Mayor, Brookings, South Dakota
- In office 2009–2016

Personal details
- Born: July 13, 1965 (age 61) Brookings, South Dakota, U.S.
- Party: Republican
- Spouse: Mary
- Children: 2
- Alma mater: South Dakota State University

= Tim Reed =

American politician

Tim Reed (born July 13, 1965) is an American politician in the South Dakota Senate. He was a Republican representing the 7th district in the South Dakota House of Representatives.

== Early life ==

Reed was born in Brookings, South Dakota.
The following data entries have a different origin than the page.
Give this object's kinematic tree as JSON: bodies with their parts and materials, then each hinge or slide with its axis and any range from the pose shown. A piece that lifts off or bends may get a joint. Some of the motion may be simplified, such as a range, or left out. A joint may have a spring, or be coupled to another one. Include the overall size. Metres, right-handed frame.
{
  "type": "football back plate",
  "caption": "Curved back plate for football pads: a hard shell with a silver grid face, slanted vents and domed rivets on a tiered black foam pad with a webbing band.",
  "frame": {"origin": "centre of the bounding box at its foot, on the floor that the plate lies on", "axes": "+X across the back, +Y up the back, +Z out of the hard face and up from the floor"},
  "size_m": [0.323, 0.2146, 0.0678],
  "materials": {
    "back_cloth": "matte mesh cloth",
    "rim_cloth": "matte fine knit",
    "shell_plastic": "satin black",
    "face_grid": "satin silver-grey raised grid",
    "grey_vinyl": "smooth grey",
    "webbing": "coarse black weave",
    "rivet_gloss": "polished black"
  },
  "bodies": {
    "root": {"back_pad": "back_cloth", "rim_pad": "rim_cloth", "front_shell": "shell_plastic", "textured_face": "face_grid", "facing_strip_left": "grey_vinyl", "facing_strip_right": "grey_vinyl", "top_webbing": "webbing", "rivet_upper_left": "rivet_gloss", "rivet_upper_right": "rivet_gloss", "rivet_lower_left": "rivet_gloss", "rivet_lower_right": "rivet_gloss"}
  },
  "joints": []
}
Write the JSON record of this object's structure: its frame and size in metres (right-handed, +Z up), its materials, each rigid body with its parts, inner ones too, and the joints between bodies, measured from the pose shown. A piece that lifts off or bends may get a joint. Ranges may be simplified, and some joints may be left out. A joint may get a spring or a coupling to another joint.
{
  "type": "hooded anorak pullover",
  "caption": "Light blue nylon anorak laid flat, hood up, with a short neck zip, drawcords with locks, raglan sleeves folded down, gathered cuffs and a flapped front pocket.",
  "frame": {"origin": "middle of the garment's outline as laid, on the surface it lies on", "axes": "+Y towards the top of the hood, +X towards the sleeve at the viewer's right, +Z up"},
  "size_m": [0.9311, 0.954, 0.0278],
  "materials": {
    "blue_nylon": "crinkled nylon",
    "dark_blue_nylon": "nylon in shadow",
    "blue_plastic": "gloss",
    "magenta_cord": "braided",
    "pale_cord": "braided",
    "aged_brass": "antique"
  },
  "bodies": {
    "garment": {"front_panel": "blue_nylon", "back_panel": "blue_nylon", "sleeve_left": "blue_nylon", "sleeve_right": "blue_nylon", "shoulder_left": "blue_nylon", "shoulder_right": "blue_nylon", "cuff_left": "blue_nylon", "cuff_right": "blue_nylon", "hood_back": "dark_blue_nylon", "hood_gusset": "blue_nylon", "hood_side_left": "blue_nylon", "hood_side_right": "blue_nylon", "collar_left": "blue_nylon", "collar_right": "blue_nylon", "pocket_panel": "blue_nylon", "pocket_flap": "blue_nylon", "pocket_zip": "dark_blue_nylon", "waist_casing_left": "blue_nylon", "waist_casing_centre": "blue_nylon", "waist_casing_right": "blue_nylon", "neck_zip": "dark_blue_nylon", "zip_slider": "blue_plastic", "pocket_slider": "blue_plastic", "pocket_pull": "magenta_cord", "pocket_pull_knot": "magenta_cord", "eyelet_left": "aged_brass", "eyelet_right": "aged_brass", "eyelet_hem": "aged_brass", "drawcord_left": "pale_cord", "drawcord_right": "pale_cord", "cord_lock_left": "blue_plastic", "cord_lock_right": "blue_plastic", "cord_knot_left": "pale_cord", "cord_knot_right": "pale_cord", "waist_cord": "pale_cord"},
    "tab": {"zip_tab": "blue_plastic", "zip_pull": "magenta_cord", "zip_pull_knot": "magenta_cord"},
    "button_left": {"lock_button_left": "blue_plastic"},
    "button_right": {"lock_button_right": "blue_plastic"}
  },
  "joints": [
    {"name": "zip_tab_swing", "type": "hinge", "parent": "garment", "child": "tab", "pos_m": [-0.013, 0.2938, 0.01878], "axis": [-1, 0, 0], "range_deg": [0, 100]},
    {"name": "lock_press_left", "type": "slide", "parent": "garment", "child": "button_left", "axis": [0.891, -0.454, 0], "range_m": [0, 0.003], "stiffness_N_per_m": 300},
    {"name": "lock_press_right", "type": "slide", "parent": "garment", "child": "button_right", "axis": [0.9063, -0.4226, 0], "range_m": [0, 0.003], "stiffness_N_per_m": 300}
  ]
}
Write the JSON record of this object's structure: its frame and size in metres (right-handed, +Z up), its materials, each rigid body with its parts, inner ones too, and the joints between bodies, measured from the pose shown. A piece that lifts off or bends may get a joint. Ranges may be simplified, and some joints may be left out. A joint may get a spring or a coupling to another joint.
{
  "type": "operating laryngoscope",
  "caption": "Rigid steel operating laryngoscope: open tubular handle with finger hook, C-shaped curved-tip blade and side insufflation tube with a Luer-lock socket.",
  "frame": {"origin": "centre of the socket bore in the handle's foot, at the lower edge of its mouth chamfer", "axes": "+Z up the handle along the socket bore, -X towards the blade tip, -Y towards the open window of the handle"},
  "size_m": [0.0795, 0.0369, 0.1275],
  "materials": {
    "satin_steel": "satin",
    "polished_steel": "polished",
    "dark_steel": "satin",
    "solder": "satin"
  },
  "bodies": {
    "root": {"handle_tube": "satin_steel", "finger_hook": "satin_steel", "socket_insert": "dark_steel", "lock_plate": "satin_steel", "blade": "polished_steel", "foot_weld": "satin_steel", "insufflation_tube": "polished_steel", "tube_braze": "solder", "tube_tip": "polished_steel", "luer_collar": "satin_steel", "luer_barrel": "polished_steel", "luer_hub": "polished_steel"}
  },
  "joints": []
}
He holds a Bachelor of Science degree in Computer Science and Economics from South Dakota State University.

== Political career ==

Reed served as mayor of Brookings, South Dakota from 2009 to 2016.

In 2016, Reed ran for election to represent District 7 in the South Dakota House of Representatives. He was unopposed in the Republican primary, and won one of the two seats in the general election (the other going to Democrat Spencer Hawley). In 2018, Reed and fellow Republican Doug Post defeated two Democrats and one independent candidate. Reed was re-elected in 2020.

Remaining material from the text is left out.